* Start Source excerpt *
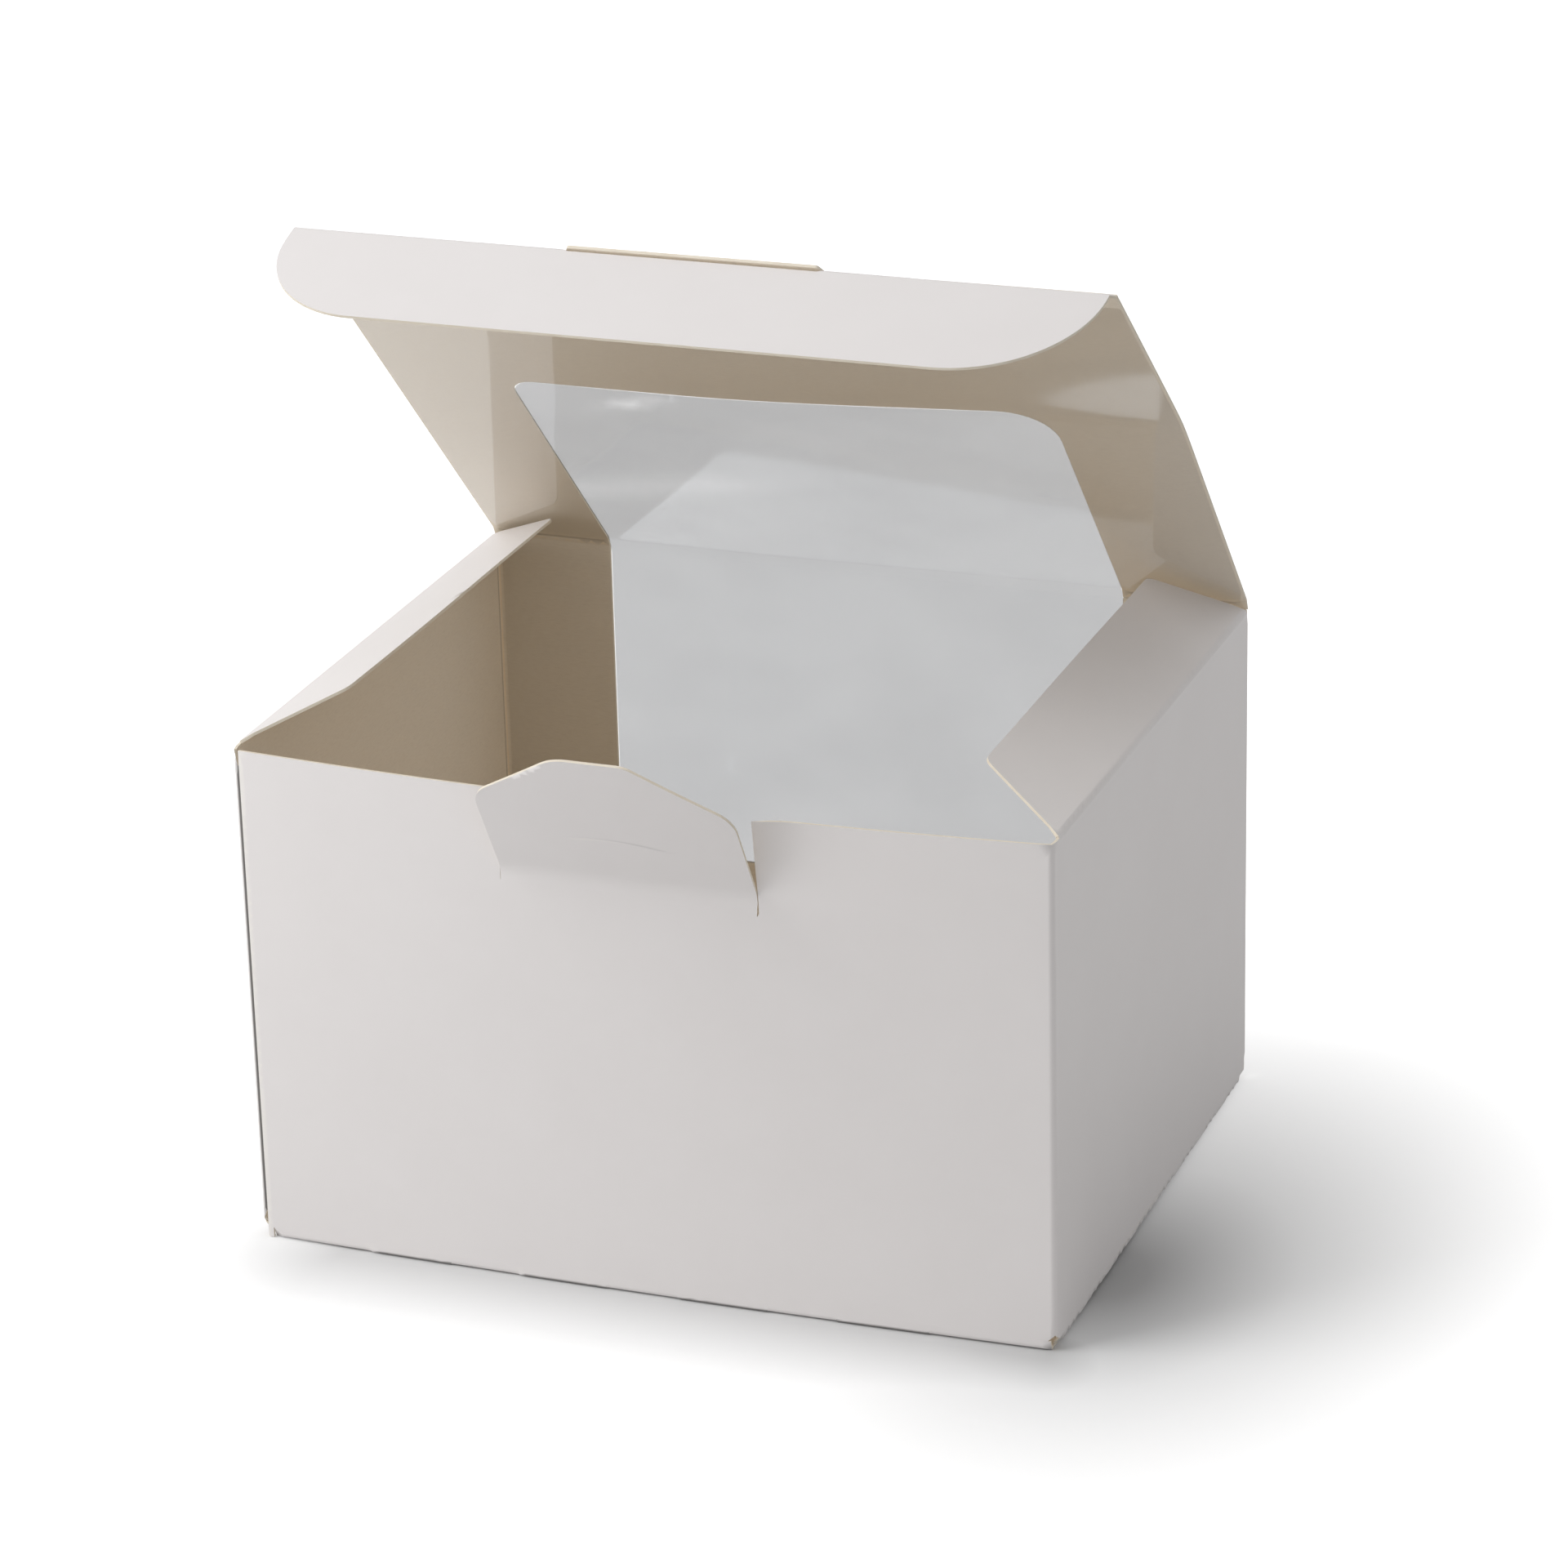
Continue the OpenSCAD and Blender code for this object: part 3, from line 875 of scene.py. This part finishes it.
def dust_place(side):
    def place(y, s, w):
        along, out = fold(s, w, 90 - dust_angle, dust_reach)
        lift = 0.35 * mm * (s / dust_width) * ripple(y, s, 3.0 + side)
        return (side * (dust_pivot.x + out), side * y, dust_pivot.z + along + lift)
    return place


def dust_outline(side):
    """The flap of the right side wall for 1, and its mirror image for -1."""
    front, back = side * flap_front, side * flap_back
    corners = [
        (front, -dust_reach, 0), (back, -dust_reach, 0), (back, 0, 0),
        (back - side * back_slant, dust_width, 2.5 * mm),
        (front + side * front_slant, dust_width, 3 * mm), (front, 0, 0),
    ]
    return rounded(corners if side > 0 else corners[::-1])


for name, side in (("right_dust_flap", 1), ("left_dust_flap", -1)):
    flap = board_sheet(name + "_board", [dust_outline(side)], dust_place(side),
                       grid(-half_d, half_d, 2.5 * mm), dust_rows, board_finishes)
    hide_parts(name)
    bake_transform(flap)

# %% [markdown]
# ## The lock tongue
# The tongue is cut free by two slits and pulled out of the front wall. Nothing creases it, so it
# leaves the wall in a soft bend, then straightens towards its tip. Its side view is a line whose
# lean is known at every step, so the line is found by adding up small steps.

# %% Lock tongue
tongue_half = 23.5 * mm
tongue_left = -slit_x + 0.05 * mm
tongue_length = 34.5 * mm
tongue_shoulder, tongue_tip_half = 23 * mm, 6.5 * mm
tongue_bend, tongue_angle, tongue_ease = 5 * mm, 34, 7
tongue_steps = 120
crown_height, crown_run = 0.5 * mm, 15 * mm
arc_height, arc_bend = 14.4 * mm, 14


def tongue_lean(s):
    """How far the tongue leans out of the wall at s from its fold, in radians."""
    return math.radians(tongue_angle - tongue_ease * s / tongue_length) * eased(s / tongue_bend)


tongue_step = tongue_length / tongue_steps
tongue_line = [(0.0, 0.0)]
for k in range(tongue_steps + 10):
    lean = tongue_lean((k + 0.5) * tongue_step)
    up, out = tongue_line[-1]
    tongue_line.append((up + tongue_step * math.cos(lean), out + tongue_step * math.sin(lean)))


def tongue_place(x, s, w):
    at = max(s, 0) / tongue_length * tongue_steps
    k = int(at)
    up, out = (a + (b - a) * (at - k) for a, b in zip(tongue_line[k], tongue_line[k + 1]))
    lean = tongue_lean(max(s, 0))
    base = front_y(min(max(x, -slit_x), slit_x - 0.3 * mm), fold_height)
    crown = crown_height * (x / tongue_half) ** 2 * min(s / crown_run, 1)
    return (x, base - out + crown - w * math.cos(lean), fold_height + up - w * math.sin(lean))


def tongue_outline():
    """Straight sides up to the shoulders, then slanting sides and a short, softly rounded tip."""
    return rounded([
        (tongue_left, 0, 0), (tongue_half - 0.15 * mm, 0, 0), (tongue_half, 1.5 * mm, 0),
        (tongue_half, tongue_shoulder, 6 * mm), (tongue_tip_half, tongue_length, 4 * mm),
        (-tongue_tip_half, tongue_length, 9 * mm), (tongue_left, tongue_shoulder, 6 * mm),
    ])


def tongue_marks(x, s, w):
    """Painted light and shade on the faint arc the lid's edge pressed into the tongue, light at the left
    end.
    """
    if w < 0:
        return 0.0
    arc = arc_height - arc_bend * (x + 1 * mm) ** 2
    ends = held((9.5 * mm - abs(x - 0.8 * mm)) / (2.5 * mm))
    share = held((4 * mm - x) / (8 * mm))
    light = 0.5 * share * line_at(s, arc - 0.2 * mm, 0.22 * mm)
    dark = (0.08 + 0.12 * (1 - share)) * line_at(s, arc + 0.1 * mm, 0.2 * mm)
    return ends * (light - dark)


arc_rows = grid(arc_height - 2.3 * mm, arc_height + 0.5 * mm, 0.2 * mm)
tongue = board_sheet("lock_tongue_board", [tongue_outline()], tongue_place,
                     grid(-tongue_half, tongue_half, 1.5 * mm),
                     grid(0, tongue_length, 0.8 * mm) + arc_rows,
                     board_finishes, step=1.2 * mm, marks=tongue_marks)
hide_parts("lock_tongue")
lean = math.radians(tongue_angle)
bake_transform(tongue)

# %% [markdown]
# ## The window film
# One clear film is glued inside the back wall and under the lid. It crosses the crease in a small
# curve and never lies quite flat, which is what makes its reflections break up. It is drawn as one
# sheet and blended over the hinge, so that it bends with the lid and is never torn.

# %% Shape of the window film
film_thickness, film_gap = 0.1 * mm, 0.06 * mm
film_half = window_half + 22.4 * mm
film_wide = film_half + 1 * mm
film_low, film_end = window_bottom - 8.5 * mm - hinge.z, lid_window_length + 46 * mm
film_reach = 2.2 * mm
dip_height, dip_start = 0.22 * mm, 6 * mm


def film_place(x, s, w):
    w -= board / 2 + film_thickness / 2 + film_gap
    along, out = fold(s, w, lid_turn, film_reach)
    dip = dip_height * ripple(x * 1.5, s * 1.5, 7.0) * held((window_half - abs(x)) / dip_start)
    dome = lid_dome(-x, s)
    y, z = hinge.y + out + dome * lid_out_y, hinge.z + along + dome * lid_out_z
    if s > 0:
        return (-x, y + dip * lid_out_y, z + dip * lid_out_z)
    return (-x, y + dip, z)


def film_outline():
    """The whole sheet, a little wider on the lid than on the back wall."""
    return rounded([(-film_half, film_low, 0), (film_half, film_low, 0), (film_half, 0, 0),
                    (film_wide, 5 * mm, 0), (film_wide, film_end, 0), (-film_wide, film_end, 0),
                    (-film_wide, 5 * mm, 0), (-film_half, 0, 0)])


def window_patch():
    """The window as it shows on the film, which lies behind the board and is seen at a slant."""
    low, high = window_bottom - hinge.z - 0.1 * mm, lid_window_length + 0.3 * mm
    right, left = -window_half - 0.1 * mm, window_half - 0.35 * mm
    return rounded([(right, low, window_corner), (left, low, window_corner),
                    (left, high, left_corner), (right, high, right_corner)])


def painted_film_reflections(x, s, w):
    """Painted reflections: light streaks in the lid's part of the film, where it is pulled tight from a
    corner.
    """
    if s < 8 * mm:
        return 0.0
    fan = line_at(s, 26 * mm - 0.25 * (x - 36 * mm), 4 * mm) * held((x + 4 * mm) / (34 * mm))
    streak = line_at(s, 60 * mm - 0.35 * (x - 30 * mm), 1.6 * mm) * line_at(x, 28 * mm, 6 * mm)
    return 0.3 * fan + 0.9 * streak


print("the film is", round((film_end - film_low) / mm), "by", round(2 * film_wide / mm), "mm")

# %% [markdown]
# The film is nearly clear and mirrors more the flatter it is looked at, so it is a mix of a
# see-through and a glossy shader. Over the opening the camera sees it grey against the white room
# behind it: a painted shade over the window, lightened in streaks by painted reflections. Only the
# camera gets that tint, because a tinted film would also darken the inside of the box.

# %% Finish of the window film
clear = (0.98, 0.98, 0.98)


def film_finish(name, over_opening):
    """The film over board, or over the opening with its cloudy painted grey shade and painted reflections.
    """
    finish, nodes, links, shader = new_finish(name)
    nodes.remove(shader)
    through = nodes.new("ShaderNodeBsdfTransparent")
    put(links, clear, through.inputs["Color"])
    if over_opening:
        # The grey over the opening is painted shade, seen by the camera only.
        grey_cloud = noise_field(nodes, links, (1, 1.6, 1), 22, 2)
        grey = colour_band(nodes, links, grey_cloud, [(0.36, (0.655, 0.658, 0.664)), (0.6, (0.675, 0.678, 0.684))])
        # Painted reflections: the marks lighten the grey in streaks.
        grey = marked(nodes, links, grey, (0.5, 0.5, 0.5), (0.82, 0.825, 0.83))
        camera_ray = nodes.new("ShaderNodeLightPath").outputs["Is Camera Ray"]
        links.new(mixed(nodes, links, camera_ray, clear, grey), through.inputs["Color"])
    mirror = nodes.new("ShaderNodeBsdfGlossy")
    mirror.inputs["Roughness"].default_value = 0.05
    wrinkle = noise_field(nodes, links, (1, 0.5, 1), 30, 2)
    links.new(bump(nodes, links, wrinkle, 0.35, 0.5 * mm), mirror.inputs["Normal"])
    slant = nodes.new("ShaderNodeLayerWeight").outputs["Facing"]
    share = ranged(nodes, links, maths(nodes, links, "POWER", slant, 5), 0, 1, 0.04, 1)
    both = nodes.new("ShaderNodeMixShader")
    links.new(share, both.inputs[0])
    links.new(through.outputs[0], both.inputs[1])
    links.new(mirror.outputs[0], both.inputs[2])
    links.new(both.outputs[0], nodes["Material Output"].inputs["Surface"])
    return finish


film_rows = (grid(film_low, -3 * mm, 3 * mm) + near_fold(2.4 * mm, 0.4 * mm)
             + grid(3 * mm, film_end, 3 * mm))
film_over_board = film_finish("clear_film_over_board", False)
film_over_opening = film_finish("clear_film_over_window", True)
film = board_sheet("window_film", [film_outline()], film_place, grid(-film_half, film_half, 3 * mm),
                   film_rows, [film_over_board] * 3 + [film_over_opening],
                   thickness=film_thickness, marks=painted_film_reflections, patch=[window_patch()])
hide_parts("window_film_lid", "window_film_back")
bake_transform(film)

# %% [markdown]
# ## The floor
# The box stands on a plain white sweep that fades into the room behind it. A real studio burns its
# floor out to white with more light than would suit the box. Here the floor gives off a little light
# of its own instead, only for what the camera sees. That light is lower the nearer the floor is to
# the right wall and to the foot of the front wall, so that the soft shadow there stays. Beside the
# right wall the camera also sees a darker floor colour, a painted shadow that deepens the real one.

# %% Floor
floor_radius, floor_drop, floor_sides = 3.0, 0.02 * mm, 96
floor_glow = 0.75
shade_middle, shade_reach = (half_w, -28 * mm, 0), (65 * mm, 90 * mm)
foot_middle, foot_half = (8 * mm, -half_d - 1 * mm, 0), (66 * mm, 1.5 * mm, 0.1 * mm)
# shaded_floor is a painted shadow tone, seen only by the camera.
bright_floor, shaded_floor = (0.68, 0.68, 0.68), (0.42, 0.42, 0.42)


def looked_at(nodes, links):
    """1 for what the camera sees, straight or in a gloss or through glass, and 0 for plain light."""
    path = nodes.new("ShaderNodeLightPath")
    seen = path.outputs["Is Camera Ray"]
    for ray in ("Is Glossy Ray", "Is Transmission Ray"):
        seen = maths(nodes, links, "MAXIMUM", seen, path.outputs[ray])
    return seen


def vector_maths(nodes, links, kind, value, *others):
    """One operation on a place, and on fixed vectors where it needs them."""
    node = nodes.new("ShaderNodeVectorMath")
    node.operation = kind
    for k, given in enumerate((value, *others)):
        put(links, given, node.inputs[k])
    return node.outputs["Value" if kind == "LENGTH" else "Vector"]


def white_floor():
    """Matt white, with its own light and a painted shadow: a darker colour beside the right wall."""
    finish, nodes, links, shader = new_finish("white_floor")
    shader.inputs["Roughness"].default_value = 0.9
    shader.inputs["Specular IOR Level"].default_value = 0.0
    place = nodes.new("ShaderNodeTexCoord").outputs["Object"]
    beside = vector_maths(nodes, links, "SUBTRACT", place, shade_middle)
    beside = vector_maths(nodes, links, "MULTIPLY", beside, (1 / shade_reach[0], 1 / shade_reach[1], 0))
    beside = vector_maths(nodes, links, "LENGTH", beside)
    before = vector_maths(nodes, links, "SUBTRACT", place, foot_middle)
    before = vector_maths(nodes, links, "ABSOLUTE", before)
    before = vector_maths(nodes, links, "SUBTRACT", before, foot_half)
    before = vector_maths(nodes, links, "MAXIMUM", before, (0, 0, 0))
    before = vector_maths(nodes, links, "LENGTH", before)
    seen = looked_at(nodes, links)
    lift = maths(nodes, links, "MINIMUM", ranged(nodes, links, beside, 0.1, 1.4, 0, floor_glow),
                 ranged(nodes, links, before, 0.5 * mm, 40 * mm, 0, floor_glow))
    put(links, (1, 1, 1), shader.inputs["Emission Color"])
    links.new(maths(nodes, links, "MULTIPLY", seen, lift), shader.inputs["Emission Strength"])
    # Painted shadow: the camera sees a darker floor colour near the right wall.
    painted_shadow_share = maths(nodes, links, "MULTIPLY", seen, ranged(nodes, links, beside, 0, 0.5, 1, 0))
    tone = colour_band(nodes, links, painted_shadow_share, [(0, bright_floor), (1, shaded_floor)])
    links.new(tone, shader.inputs["Base Color"])
    return finish


mesh = bpy.data.meshes.new("floor")
around = [2 * math.pi * k / floor_sides for k in range(floor_sides)]
ring = [(floor_radius * math.cos(a), floor_radius * math.sin(a), -floor_drop) for a in around]
mesh.from_pydata(ring, [], [tuple(range(floor_sides))])
mesh.materials.append(white_floor())
floor = bpy.data.objects.new("floor", mesh)
bpy.context.scene.collection.objects.link(floor)
print("the floor reaches", floor_radius, "m from the box")

# %% [markdown]
# ## The light
# The photograph's light is soft and comes mostly from the front left. One large lamp stands there, a
# smaller one lights the front wall from low down, a weak one fills from above, and the white room
# gives the rest. The room looks brighter to the camera than the light it gives, so that the
# background is white and the box keeps its shades.

# %% World and lamps
room_light, room_seen = 0.465, 1.0
box_middle = (0, 0, 60 * mm)
world = bpy.data.worlds.new("studio")
bpy.context.scene.world = world
world.use_nodes = True
nodes, links = world.node_tree.nodes, world.node_tree.links
strength = ranged(nodes, links, looked_at(nodes, links), 0, 1, room_light, room_seen)
put(links, (1, 1, 1), nodes["Background"].inputs["Color"])
links.new(strength, nodes["Background"].inputs["Strength"])


def lamp(name, place, size, power):
    """A square lamp that faces the middle of the box."""
    data = bpy.data.lights.new(name, "AREA")
    data.size = size
    data.energy = power
    thing = bpy.data.objects.new(name, data)
    thing.location = place
    thing.rotation_euler = (Vector(box_middle) - Vector(place)).to_track_quat("-Z", "Y").to_euler()
    bpy.context.scene.collection.objects.link(thing)
    print("lamp", name, "gives", power, "W")


lamp("key", (-0.62, -0.42, 0.85), 0.6, 4.9)
lamp("side", (-0.45, -0.38, 0.22), 0.3, 0.75)
lamp("top", (0.0, 0.0, 1.05), 0.9, 0.9)

# %% [markdown]
# ## The camera
# The camera's place was worked out from nine corners and folds of the box in the photograph. The
# real box is a little out of square and this one isn't, so a few corners lie beside their places.
# It is a long lens from a metre away, so the box shows little perspective.

# %% Camera
def photo_camera(target, distance, pitch, yaw, roll, lens):
    """A camera that looks at the target from in front and from the right, a little from above."""
    p, y, r = (math.radians(v) for v in (pitch, yaw, roll))
    ahead = Vector((-math.sin(y) * math.cos(p), math.cos(y) * math.cos(p), -math.sin(p)))
    right = Vector((math.cos(y), math.sin(y), 0))
    down = ahead.cross(right)
    right, down = math.cos(r) * right + math.sin(r) * down, math.cos(r) * down - math.sin(r) * right
    place = Vector(target) - ahead * distance
    axes = Matrix((right, -down, -ahead)).transposed().to_4x4()
    data = bpy.data.cameras.new("camera")
    data.lens = lens
    camera = bpy.data.objects.new("camera", data)
    camera.matrix_world = Matrix.Translation(place) @ axes
    bpy.context.scene.collection.objects.link(camera)
    bpy.context.scene.camera = camera
    print("camera at", [round(v, 3) for v in place])


photo_camera(target=(5.365 * mm, 0, 74.2 * mm), distance=1.0091, pitch=21.86, yaw=20.80, roll=1.50,
             lens=129.06)
bpy.context.scene.view_settings.view_transform = "Standard"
* End Source excerpt *
Determine how many lines include the string "scene". Give no answer but the number.

7